— start of Provided data —

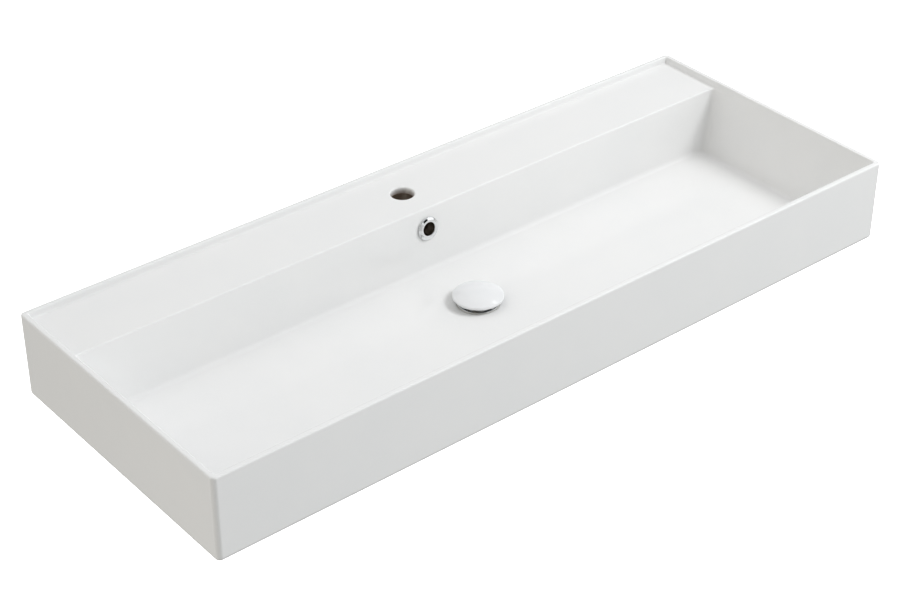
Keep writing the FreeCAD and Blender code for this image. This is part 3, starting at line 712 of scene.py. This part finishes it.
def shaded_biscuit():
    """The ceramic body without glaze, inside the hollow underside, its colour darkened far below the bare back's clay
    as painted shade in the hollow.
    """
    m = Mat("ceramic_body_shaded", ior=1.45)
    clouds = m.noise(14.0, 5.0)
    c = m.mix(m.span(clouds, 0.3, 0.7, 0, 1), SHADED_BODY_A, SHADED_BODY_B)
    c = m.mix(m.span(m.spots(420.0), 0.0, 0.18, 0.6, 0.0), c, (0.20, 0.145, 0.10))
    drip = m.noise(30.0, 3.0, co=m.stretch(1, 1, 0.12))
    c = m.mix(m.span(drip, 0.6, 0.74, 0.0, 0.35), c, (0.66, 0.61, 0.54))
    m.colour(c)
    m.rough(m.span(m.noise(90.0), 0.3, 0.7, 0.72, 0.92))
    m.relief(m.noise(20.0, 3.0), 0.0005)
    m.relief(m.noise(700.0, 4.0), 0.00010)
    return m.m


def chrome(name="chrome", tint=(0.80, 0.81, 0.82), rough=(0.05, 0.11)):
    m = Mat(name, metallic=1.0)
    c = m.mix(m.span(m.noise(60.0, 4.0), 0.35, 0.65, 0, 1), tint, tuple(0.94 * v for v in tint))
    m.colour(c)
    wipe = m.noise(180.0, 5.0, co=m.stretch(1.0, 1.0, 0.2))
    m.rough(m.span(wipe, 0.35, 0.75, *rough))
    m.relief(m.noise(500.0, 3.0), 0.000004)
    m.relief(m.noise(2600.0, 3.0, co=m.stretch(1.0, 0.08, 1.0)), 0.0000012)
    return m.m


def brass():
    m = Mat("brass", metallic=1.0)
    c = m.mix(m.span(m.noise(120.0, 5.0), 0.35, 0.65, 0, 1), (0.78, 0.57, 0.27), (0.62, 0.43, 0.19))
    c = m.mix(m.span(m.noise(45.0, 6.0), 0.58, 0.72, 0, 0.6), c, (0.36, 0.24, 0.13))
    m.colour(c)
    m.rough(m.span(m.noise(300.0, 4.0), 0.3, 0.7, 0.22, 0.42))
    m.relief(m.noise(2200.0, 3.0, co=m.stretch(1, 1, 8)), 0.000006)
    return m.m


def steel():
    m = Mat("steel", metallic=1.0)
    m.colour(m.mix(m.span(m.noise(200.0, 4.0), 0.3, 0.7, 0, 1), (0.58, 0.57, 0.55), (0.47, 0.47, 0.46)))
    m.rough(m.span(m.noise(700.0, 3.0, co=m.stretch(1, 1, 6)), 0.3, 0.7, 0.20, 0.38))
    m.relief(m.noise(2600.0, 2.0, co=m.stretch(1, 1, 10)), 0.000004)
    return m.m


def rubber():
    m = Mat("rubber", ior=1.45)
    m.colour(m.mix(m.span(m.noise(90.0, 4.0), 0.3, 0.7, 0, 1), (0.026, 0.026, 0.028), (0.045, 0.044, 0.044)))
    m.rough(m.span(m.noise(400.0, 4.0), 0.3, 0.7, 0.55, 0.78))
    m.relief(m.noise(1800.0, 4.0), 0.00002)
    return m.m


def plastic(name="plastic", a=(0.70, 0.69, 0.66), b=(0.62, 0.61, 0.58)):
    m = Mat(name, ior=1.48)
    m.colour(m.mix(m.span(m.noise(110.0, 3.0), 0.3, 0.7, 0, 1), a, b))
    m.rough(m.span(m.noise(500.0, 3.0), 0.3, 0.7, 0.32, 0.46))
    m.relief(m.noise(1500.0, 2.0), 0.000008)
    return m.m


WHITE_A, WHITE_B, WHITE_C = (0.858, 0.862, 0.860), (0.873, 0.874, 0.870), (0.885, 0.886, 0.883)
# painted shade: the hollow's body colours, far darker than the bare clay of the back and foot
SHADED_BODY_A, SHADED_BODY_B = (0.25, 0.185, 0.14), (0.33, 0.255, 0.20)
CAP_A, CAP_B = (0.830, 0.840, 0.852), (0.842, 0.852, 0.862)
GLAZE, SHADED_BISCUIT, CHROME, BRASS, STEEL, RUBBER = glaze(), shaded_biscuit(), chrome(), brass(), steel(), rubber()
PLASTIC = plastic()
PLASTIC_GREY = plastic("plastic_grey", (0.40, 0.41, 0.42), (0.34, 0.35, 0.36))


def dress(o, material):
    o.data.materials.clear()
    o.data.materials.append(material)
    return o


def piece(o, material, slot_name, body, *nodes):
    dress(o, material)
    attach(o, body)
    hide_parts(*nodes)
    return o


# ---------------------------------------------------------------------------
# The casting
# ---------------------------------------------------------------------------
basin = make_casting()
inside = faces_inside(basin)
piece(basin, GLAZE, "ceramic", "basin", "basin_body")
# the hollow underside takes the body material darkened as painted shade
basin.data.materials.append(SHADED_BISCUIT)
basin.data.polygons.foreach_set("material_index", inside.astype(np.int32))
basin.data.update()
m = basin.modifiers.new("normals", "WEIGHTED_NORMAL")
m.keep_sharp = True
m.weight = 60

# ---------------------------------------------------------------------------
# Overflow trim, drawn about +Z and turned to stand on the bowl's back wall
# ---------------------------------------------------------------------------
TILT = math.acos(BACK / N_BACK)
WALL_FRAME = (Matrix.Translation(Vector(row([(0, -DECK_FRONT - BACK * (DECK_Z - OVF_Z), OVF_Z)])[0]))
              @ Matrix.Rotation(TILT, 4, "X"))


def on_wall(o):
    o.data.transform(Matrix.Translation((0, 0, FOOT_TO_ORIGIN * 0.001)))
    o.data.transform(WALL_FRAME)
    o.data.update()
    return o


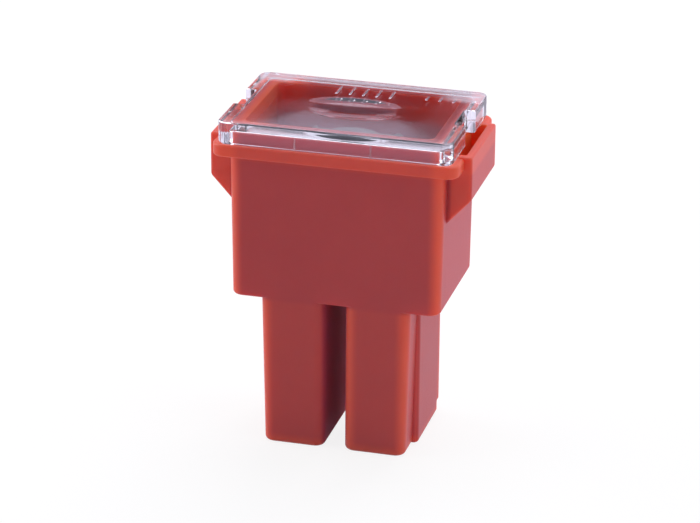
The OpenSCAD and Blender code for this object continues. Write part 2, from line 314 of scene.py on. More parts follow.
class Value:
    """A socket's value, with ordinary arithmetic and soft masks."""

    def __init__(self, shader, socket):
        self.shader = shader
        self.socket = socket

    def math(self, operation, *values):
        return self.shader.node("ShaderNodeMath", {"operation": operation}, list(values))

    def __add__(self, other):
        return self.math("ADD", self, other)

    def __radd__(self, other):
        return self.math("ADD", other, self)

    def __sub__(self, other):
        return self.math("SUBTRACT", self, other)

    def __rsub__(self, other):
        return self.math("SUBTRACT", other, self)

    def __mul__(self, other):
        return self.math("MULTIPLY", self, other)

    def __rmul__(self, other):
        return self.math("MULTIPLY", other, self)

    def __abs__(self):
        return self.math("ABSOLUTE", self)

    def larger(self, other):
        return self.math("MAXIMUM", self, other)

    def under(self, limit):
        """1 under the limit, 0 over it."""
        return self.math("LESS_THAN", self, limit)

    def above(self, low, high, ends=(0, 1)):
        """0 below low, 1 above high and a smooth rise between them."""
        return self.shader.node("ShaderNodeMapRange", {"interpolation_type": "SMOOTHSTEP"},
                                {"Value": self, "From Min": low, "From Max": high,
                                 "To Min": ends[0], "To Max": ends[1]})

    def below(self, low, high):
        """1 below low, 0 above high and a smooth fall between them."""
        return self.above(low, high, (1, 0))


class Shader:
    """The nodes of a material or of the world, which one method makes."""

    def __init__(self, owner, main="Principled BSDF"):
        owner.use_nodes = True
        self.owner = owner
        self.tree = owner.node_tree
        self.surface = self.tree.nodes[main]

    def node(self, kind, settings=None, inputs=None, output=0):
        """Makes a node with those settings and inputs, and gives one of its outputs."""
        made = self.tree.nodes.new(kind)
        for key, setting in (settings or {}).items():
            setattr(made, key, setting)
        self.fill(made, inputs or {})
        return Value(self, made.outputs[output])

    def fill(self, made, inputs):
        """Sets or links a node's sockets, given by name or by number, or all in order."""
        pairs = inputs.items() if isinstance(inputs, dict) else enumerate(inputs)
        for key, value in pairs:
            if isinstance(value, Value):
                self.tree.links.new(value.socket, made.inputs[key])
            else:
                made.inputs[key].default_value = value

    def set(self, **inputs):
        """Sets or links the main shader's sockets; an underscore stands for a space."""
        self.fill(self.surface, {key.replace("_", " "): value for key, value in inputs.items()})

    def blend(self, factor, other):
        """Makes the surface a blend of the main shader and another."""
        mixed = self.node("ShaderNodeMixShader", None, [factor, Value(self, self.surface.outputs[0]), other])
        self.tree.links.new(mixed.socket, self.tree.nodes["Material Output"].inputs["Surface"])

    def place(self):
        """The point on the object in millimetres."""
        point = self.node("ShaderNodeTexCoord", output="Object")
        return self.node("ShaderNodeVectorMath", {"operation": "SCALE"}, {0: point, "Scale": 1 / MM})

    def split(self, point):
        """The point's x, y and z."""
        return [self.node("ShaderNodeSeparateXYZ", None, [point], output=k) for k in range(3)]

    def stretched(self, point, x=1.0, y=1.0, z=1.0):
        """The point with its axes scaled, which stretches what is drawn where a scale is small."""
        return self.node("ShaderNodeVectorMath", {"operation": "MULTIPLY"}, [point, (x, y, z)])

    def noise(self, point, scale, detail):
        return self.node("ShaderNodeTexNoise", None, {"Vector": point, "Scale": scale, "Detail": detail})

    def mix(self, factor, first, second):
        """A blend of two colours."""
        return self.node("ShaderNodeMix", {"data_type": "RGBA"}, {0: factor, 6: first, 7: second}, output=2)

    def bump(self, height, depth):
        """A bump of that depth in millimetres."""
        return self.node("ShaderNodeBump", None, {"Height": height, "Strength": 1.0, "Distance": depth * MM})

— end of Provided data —

Objective
Filter the records down to the lines that contain the string "finishes", and copy those lines.

Result for this task
Keep writing the FreeCAD and Blender code for this image. This is part 3, starting at line 712 of scene.py. This part finishes it.

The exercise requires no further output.